We haven't done a lot of formal nature studies over the years, but I'm always amazed at the things we learn just by being observant. Recently my family went on an afternoon hike while we were out camping. We didn't take along nature journals to make notes and drawings, but I did take the camera. I snapped pictures of the things we wondered about.I thought the yellow violets were so sweet. Later I looked them up in a wildflower book and discovered that there actually 5 different kinds of yellow violets in the western United States, and I determined that this particular kind is the Stream Violet.
My daughter caught a little frog along a stream. Or is it a toad? Yeah, I think it's a toad. We learned about the difference between frogs and toads earlier this year, but we should probably look it up again just to refresh our memories.
What kind of bird dropped this feather? I have no idea! Maybe we need a bird book, too. The feather almost looks polka-dotted.
Then we picked up this pretty piece of quartz. I recognized it... but my daughter is sure we need a rock book, too!
What kind of animal left this behind? Elk? Moose? Don't tell me we need a poop book! Oh, wait. We already have one! Really, we do! I'll tell you about it some other time. (I just can't find it right now, which is why I'm not sure whether it's elk or moose.)
Look close! Can you see the gold flakes in the stream? We wondered if it was real gold. Perhaps we ought to research that, too!

Isn't learning fun?

Tuesday, June 2, 2009

Interview with Mat Halverson

This week I'm interviewing Mat Halverson, author of the Scripture Sleuth mystery books for kids. I first met Mat at a homeschool convention several years ago. At that time he had 3 books out, and we bought them for read-alouds. My kids were hooked, so we've added the next 2 to our collection as they have been released. When I saw Mat at the Christian Heritage conference in April, I asked if I could interview him for my blog. He graciously agreed. Here are the questions I asked him, along with his answers.

Hi, Mat. My family has really enjoyed your Scripture Sleuth books about Concord Cunningham. They remind me of the Encyclopedia Brown books I read when I was a kid, with each chapter a short mystery that the reader has the opportunity to solve before looking up the solution in the back of the book. It seems to be a format that kids love. How did you come up with that idea?

Hi, Karla. First of all, thank you for taking the time to interview me on your blog. When I was a kid, I loved Encyclopedia Brown, too. It was so much fun to read a short mystery and then try to solve it myself. When I started writing, I wanted to write mysteries with a similar structure, but I also wanted to connect kids to the Bible. I credit God for giving me the idea to write short mysteries that kids would solve by looking up clues in their own Bibles.

Could you tell us more about how the books work?

Each chapter is a fun mystery, so there are 12 separate mysteries in every book. The mysteries are lighthearted adventures, and they average about 5-7 pages each. At the end of each chapter's mystery, readers aren't given the solution. Instead, they're given a Bible verse to look up in their own Bibles.
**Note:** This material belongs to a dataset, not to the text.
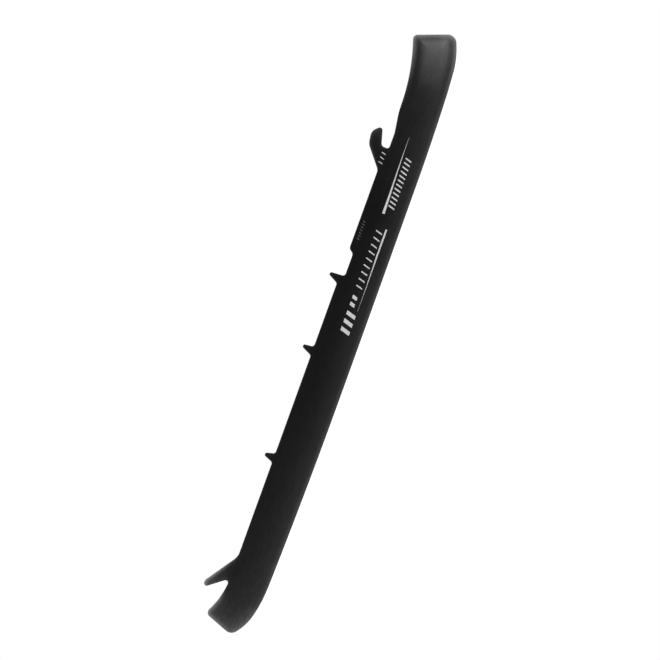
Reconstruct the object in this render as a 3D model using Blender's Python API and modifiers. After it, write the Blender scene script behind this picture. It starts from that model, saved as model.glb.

When they look up that verse, they find the final clue that they need to solve the case. After they they think they've solved the mystery, they can check their answers in the solution section at the back of each book. By the way, the reading level of the books is ages 8-12.

My daughter insists she can't read a Scripture Sleuth book without her Bible. Even when she has the answer figured out, she will look up the scripture hint before she reads the solution to see if she's right. And some of the scriptures are pretty obscure! How did you find them?

I'm so pleased to hear about your daughter. That's really my whole reason for writing these books--to excited kids about looking up Bible verses. As for finding verses and turning them into clues, that's the most difficult part of writing the Scripture Sleuth books. I don't have a secret formula; I just sit down with my Bible and start searching. Sometimes one verse will lead me to another. And sometimes I can search for hours and not come up with anything. And, of course, I use a concordance all the time, just like the main character in the books. The mysteries are in a current-day setting, and it's been a wonderful experience for me to connect a huge assortment of verses to everyday situations. My hope is that kids will see how God's Word is still completely relevant today.

What other kind of lessons would you say these books teach?

That's a great question because the stories themselves are not designed to teach huge moral lessons. They're just good, clean fun. The point of the series is motivating kids to use their Bibles to solve problems. The main character (kid detective Concord Cunningham) is very respectful to adults, and he completely trusts in God's Word. So, he demonstrates good qualities. But, again, the books are designed to be fun and are definitely not preachy.

There are 5 books so far... a total of 60 "cases"! Wow! I'm impressed that you've been able to come up with so many. And I understand there are more in the works. When will the 6th book be out?

I'm writing the 6th book now, and I hope to have it finished within a year. After I submit it to the publisher, it will take about 6-12 months for it to be released. So, realistically, the next book won't be out before late 2010 or early 2011.

We've purchased our books directly from you at homeschool conventions. Where else can people buy them?

You can purchase the books on my website: Once you're there, you can either buy the books directly from me, or link to other places that sell them. If you buy them from me, I'd be happy to autograph them.

Thanks so much for interviewing me about my books, Karla. I look forward to seeing you at the next homeschool convention!

Thank you, Mat, for being my guest today!